All of this is deeply cross-functional. I sit between engineers and software developers, design, the business, and end users—coordinating requirements, aligning incentives, and making sure the right people carry the right messages at the right time.
Q:
What role does collaboration play, and how do you bring cross-functional teams into the process?
A:
It’s highly cross-functional—solution leads, engineers, analytics, QA, and business stakeholders. Honestly, it’s “a lot more talking than doing” at the start—on purpose. We align on use cases, metrics, and constraints before we build. Weekly feedback loops let us present options (never a blank page) and tradeoffs. I don’t ask, “What do you want to see?”—I bring two or three viable concepts and facilitate a decision.

Q:
In digital product design, how do you gather and interpret insights to keep a concept on track?
A:
Gathering insights: I lean strongly on analytics. Because we’re often improving existing systems rather than starting from scratch, we begin by measuring current performance and identifying gaps. We partner closely with our (very large) Analytics team.
From each Business Requirements Document (BRD) we produce two artifacts: (1) product development requirements, and (2) an analytics requirements spec. Working with solution leads for the supply chain, we define which metrics matter and the exact definitions for each (numerators/denominators, business rules, segments). All relevant event and system data is stored in a central data repository.
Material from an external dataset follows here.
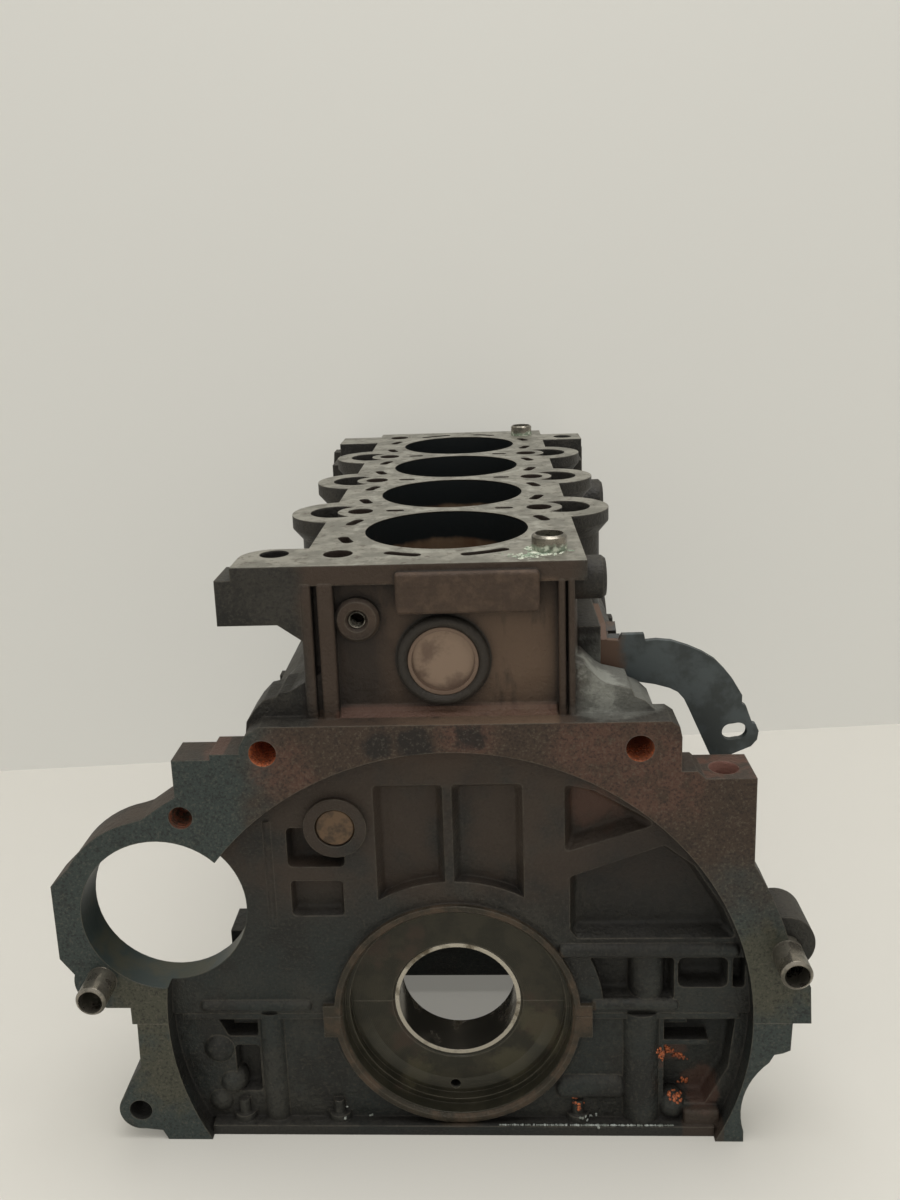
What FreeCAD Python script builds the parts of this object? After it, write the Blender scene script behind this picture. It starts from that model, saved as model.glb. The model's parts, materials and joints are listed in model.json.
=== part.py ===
import FreeCAD, Part
import os
import re

import Sketcher

# Four-cylinder engine block: a cast-iron cylinder block bolted to a bedplate at the crank centre line, with the
# shells, dowels, plugs, bolts and the pressed bracket that stay on it. Millimetres.
# Origin: on the crank axis, at the middle of the centre main bearing. +Z up to the head, -Y towards the flywheel
# (the bell-housing flange), +X to the side that carries the pressed bracket.

DIMENSIONS = (
    ("deck_height", 210.4, "crank axis to head gasket face"),
    ("deck_half", 59.5, "half width of the deck"),
    ("deck_end", 189.5, "half length of the deck"),
    ("deck_slab", 8.5, "thickness of the deck"),
    ("bore_radius", 38.0, "cylinder bore"),
    ("bore_pitch", 85.0, "cylinder spacing"),
    ("bore_foot", 72.0, "height of the bores' lower ends"),
    ("liner_radius", 44.0, "outside of the bore walls"),
    ("jacket_radius", 51.5, "outside of the water jacket"),
    ("barrel_radius", 56.5, "outside of the jacket walls"),
    ("jacket_floor", 118.0, "height of the water jacket's floor"),
    ("case_roof", 112.0, "height of the crankcase roof under the jacket"),
    ("end_face", 184.0, "outside of the end walls"),
    ("end_block", 150.0, "where the square end blocks begin"),
    ("head_bolt_x", 45.3, "head bolt holes, from the centre line"),
    ("head_bolt_end", 170.0, "end rows of head bolts, from the middle"),
    ("head_boss_radius", 11.6, "casting round a head bolt hole"),
    ("head_hole_radius", 6.4, "clearance length of a head bolt hole"),
    ("head_thread_radius", 5.1, "threaded length of a head bolt hole"),
    ("head_hole_step", 186.0, "height where the thread begins"),
    ("head_hole_foot", 124.0, "height of the head bolt holes' lower ends"),
    ("slot_radius", 48.7, "coolant slots, middle radius about the bore"),
    ("slot_half", 2.6, "coolant slots, half width"),
    ("bridge_slot_x", 27.6, "slots between the cylinders, from the centre line"),
    ("lobe_x", 56.0, "centre of a side lobe"),
    ("lobe_radius", 24.0, "lobe at the deck"),
    ("lobe_tube_radius", 19.2, "drain tube under the lobe"),
    ("lobe_rim", 6.6, "thickness of the lobe's rim"),
    ("lobe_taper", 12.4, "depth under the deck where the lobe meets its tube"),
    ("drain_x", 57.5, "centre of the drain pocket"),
    ("drain_radius", 13.3, "drain pocket"),
    ("drain_foot", 108.0, "height where the drains open into the crankcase"),
    ("shoulder_top", 148.0, "crankcase shoulder against the barrels"),
    ("shoulder_mid", 138.0, "crankcase shoulder, bend"),
    ("shoulder_low", 128.0, "crankcase shoulder at the skirt"),
    ("shoulder_x", 78.0, "crankcase shoulder bend, from the centre line"),
    ("skirt_half", 88.0, "outside of the crankcase skirt"),
    ("bay_half", 80.5, "inside of the crankcase skirt"),
    ("web_half", 11.0, "half thickness of a main bearing web"),
    ("end_web", 160.0, "inner faces of the end webs"),
    ("rail_half", 104.0, "outside of the rails at the parting line"),
    ("rail_height", 12.0, "block rail above the parting line"),
    ("bed_rail_height", 10.0, "bedplate rail below the parting line"),
    ("saddle_radius", 29.0, "main bearing saddle"),
    ("shell_wall", 2.0, "bearing shell thickness"),
    ("shell_half", 10.0, "half width of a bearing shell"),
    ("shell_gap", 0.02, "clearance behind a shell"),
    ("end_main", 171.0, "end main bearings, from the middle"),
    ("seal_depth", 15.5, "depth of the seal recess from the flange face"),
    ("seal_radius", 51.7, "rear oil seal recess"),
    ("seal_ring_radius", 55.6, "ring round the seal recess"),
    ("seal_face", 193.1, "face of the seal ring"),
    ("collar_radius", 66.0, "thickened wall round the seal ring"),
    ("flange_face", 197.5, "bell-housing joint face"),
    ("flange_back", 179.1, "back of the bell-housing flange"),
    ("bell_radius", 130.4, "bell opening"),
    ("bell_floor", 190.5, "wall inside the bell opening"),
    ("pocket_floor", 184.6, "floors of the pockets in that wall"),
    ("flange_top", 143.0, "top edge of the flange"),
    ("flange_arc", 150.0, "outer arc of the flange"),
    ("lug_left", 117.6, "left lug of the flange"),
    ("lug_left_top", 128.5, "top of the left lug"),
    ("lug_right", 128.7, "right lug of the flange"),
    ("lug_right_top", 117.0, "top of the right lug"),
    ("starter_x", -128.3, "starter opening"),
    ("starter_z", 54.6, "starter opening"),
    ("starter_radius", 36.2, "starter opening"),
    ("starter_ring", 46.2, "ring round the starter opening"),
    ("bell_bolt_radius", 5.9, "bell-housing bolt holes"),
    ("bell_left_x", -78.2, "upper left bell bolt"),
    ("bell_right_x", 80.3, "upper right bell bolt"),
    ("bell_top_z", 131.0, "upper bell bolts"),
    ("dowel_left_x", -158.5, "left bell dowel"),
    ("dowel_left_z", 22.6, "left bell dowel"),
    ("dowel_right_x", 144.0, "right bell dowel"),
    ("dowel_right_z", 34.3, "right bell dowel"),
    ("bell_dowel_radius", 6.75, "bell dowel, outside"),
    ("bell_dowel_bore", 5.3, "bell dowel, inside"),
    ("bell_dowel_out", 15.0, "bell dowel, length outside the flange"),
    ("bell_dowel_in", 12.0, "bell dowel, length in the flange"),
    ("deck_dowel_radius", 7.5, "head dowel, outside"),
    ("deck_dowel_bore", 6.0, "head dowel, inside"),
    ("deck_dowel_out", 7.0, "head dowel, height above the deck"),
    ("deck_dowel_in", 8.0, "head dowel, depth in the deck"),
    ("dowel_bite", 0.08, "what a dowel is wider by inside its hole"),
    ("dowel_relief", 0.6, "relief round a dowel at the face it stands on"),
    ("press_gap", 0.02, "clearance modelled round a pressed-in piece"),
    ("bed_depth", 61.3, "crank axis to the sump rail face"),
    ("bed_web_foot", 50.0, "depth of the bedplate webs"),
    ("sump_rail_height", 8.0, "thickness of the sump rail"),
    ("sump_rail_face", 194.5, "flywheel-end face of the sump rail"),
    ("sump_rail_rear", 115.2, "half width of the sump rail at the flywheel end"),
    ("bed_wall", 188.5, "bedplate wall inside the bell opening"),
    ("ear_z", -45.6, "lower left ear of the flange"),
    ("ear_x", -147.5, "lower left ear of the flange"),
    ("main_bolt_x", 38.5, "main bolts, from the centre line"),
    ("main_bolt_radius", 5.5, "main bolt shank"),
    ("main_hole_radius", 5.8, "main bolt hole in the bedplate"),
    ("main_thread_top", 52.0, "upper ends of the main bolt holes"),
    ("main_bolt_tip", 46.0, "upper ends of the main bolts"),
    ("main_spot", 43.0, "depth of the spotfaces under the main bolt heads"),
    ("main_head_height", 9.0, "main bolt head"),
    ("rail_bolt_x", 96.0, "rail bolts, from the centre line"),
    ("rail_bolt_radius", 3.95, "rail bolt shank"),
    ("rail_hole_radius", 4.4, "rail bolt hole in the bedplate"),
    ("rail_thread_radius", 4.0, "rail bolt thread in the block"),
    ("rail_bolt_tip", 20.0, "upper ends of the rail bolts"),
    ("rail_head_height", 7.0, "rail bolt head"),
    ("core_plug_radius", 15.0, "core plug"),
    ("core_plug_depth", 4.5, "core plug cup"),
    ("core_plug_wall", 1.6, "core plug sheet"),
    ("core_boss_radius", 19.8, "ring round a core plug"),
    ("rear_plug_drop", 43.4, "rear core plug, below the deck"),
    ("rear_plug_x", -0.8, "rear core plug"),
    ("side_plug_drop", 46.4, "side core plugs, below the deck"),
    ("gallery_x", -50.2, "main oil gallery"),
    ("gallery_z", 93.6, "main oil gallery"),
    ("gallery_radius", 6.0, "main oil gallery"),
    ("gallery_tube", 10.4, "casting round the gallery in the crankcase"),
    ("gallery_boss", 13.8, "gallery boss in the bell wall"),
    ("gallery_face", 193.0, "face of the gallery boss"),
    ("gallery_plug_radius", 8.75, "gallery plug"),
    ("gallery_plug_depth", 7.0, "gallery plug"),
    ("bracket_y", -158.0, "front face of the bracket arm"),
    ("bracket_sheet", 3.0, "bracket sheet"),
    ("bracket_seat", 68.0, "pad that carries the bracket"),
    ("bracket_foot", 36.0, "length of the bracket's foot along the block"),
)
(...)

Analytics uses the spec to build dashboards that map gaps to requirements. They’ll literally chart, “this metric is low here, that one is high there,” against our targets. If the organization says the goal is 95%, and we’re at 87%, we run root-cause analysis using taxonomy slices (flow, geography, vendor, tool, milestone, etc.). For example, we might see in-transit delays spike and discover a missing milestone between a supplier and our system.
Q:
Physical product design leans on iterative prototyping. How do digital testing methods compare or complement that process?
A:
In our ecosystem, the UI kits and brand patterns reduce surface-level design decisions, so we can focus on solution design. For new tools, we still iterate: weekly reviews, side-by-side concepts, test environments, and structured test scripts. We run multiple layers before production: end-to-end team testing, QA, systems-integration testing (SIT) across upstream/downstream tools, and user acceptance testing (UAT). It’s iterative—just like physical prototyping—only the fidelity is software builds instead of foam and muslin.
Q:
Can you share an example where testing or validation revealed something surprising and shifted direction?
A:
We built a data-collection feature and tested single-record flows successfully—then discovered we hadn’t prepared the environment for multi-record scenarios. Everything failed, and we had to push the project by three months. Another time, notification settings weren’t validated in the dev environment; when we went to prod, thousands of emails failed over a weekend. Painful—but those misses made us tighten our checklists and guardrails.
Q:
What advice would you give designers who want to strengthen their testing and validation skills—digital, physical, or hybrid?
A:
Communicate early. Build awareness that change is coming and invite feedback while it still matters.
Detach your ego. Don’t treat the work like your baby—critique is data.
Timebox and prioritize. Fix the P0 issues immediately; queue lower-priority requests for later.
Make it real. Whether it’s a clickable prototype or a rough build, tangible artifacts unlock better conversations than slides.
Q:
Anything else you’d like to share with young designers getting started?
A:
Apply steadily—even 15 minutes a night. You never know who’s looking. And practice showing unfinished work. Confidence grows when you iterate in public, learn fast, and move on.